Give the number of lines in the records below that include "origin". Reply with that number alone.

SUPPLIED ENTRIES:
-- Begin --
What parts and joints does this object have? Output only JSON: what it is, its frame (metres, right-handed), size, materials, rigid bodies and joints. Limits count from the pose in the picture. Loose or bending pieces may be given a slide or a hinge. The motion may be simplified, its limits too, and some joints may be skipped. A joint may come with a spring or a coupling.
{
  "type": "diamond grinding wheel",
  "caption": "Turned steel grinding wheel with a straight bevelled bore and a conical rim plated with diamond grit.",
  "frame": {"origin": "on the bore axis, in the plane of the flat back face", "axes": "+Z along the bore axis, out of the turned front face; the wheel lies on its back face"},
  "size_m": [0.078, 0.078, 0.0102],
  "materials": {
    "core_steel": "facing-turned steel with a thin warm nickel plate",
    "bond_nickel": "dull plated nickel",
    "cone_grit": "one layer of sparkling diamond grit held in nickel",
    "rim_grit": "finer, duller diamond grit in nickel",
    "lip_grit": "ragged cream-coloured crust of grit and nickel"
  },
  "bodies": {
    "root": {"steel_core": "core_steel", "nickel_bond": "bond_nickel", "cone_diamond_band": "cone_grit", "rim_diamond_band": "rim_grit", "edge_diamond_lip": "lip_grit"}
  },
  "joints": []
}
-- End --
-- Begin --
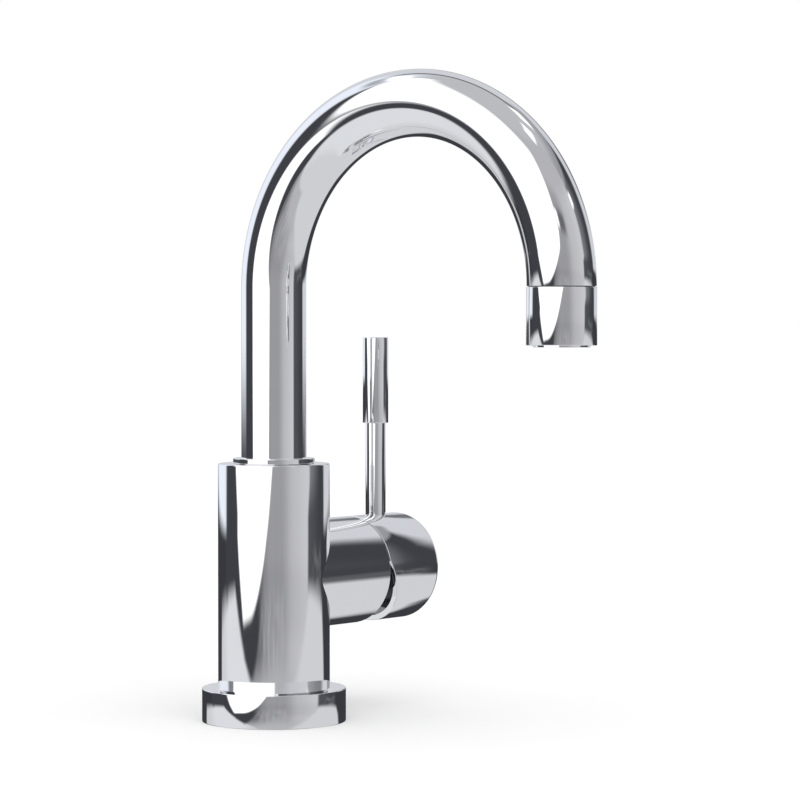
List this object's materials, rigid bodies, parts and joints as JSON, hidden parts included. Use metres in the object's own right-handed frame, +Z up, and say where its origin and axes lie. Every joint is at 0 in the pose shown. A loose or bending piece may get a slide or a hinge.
-- End --
SOLVED EXERCISE: 2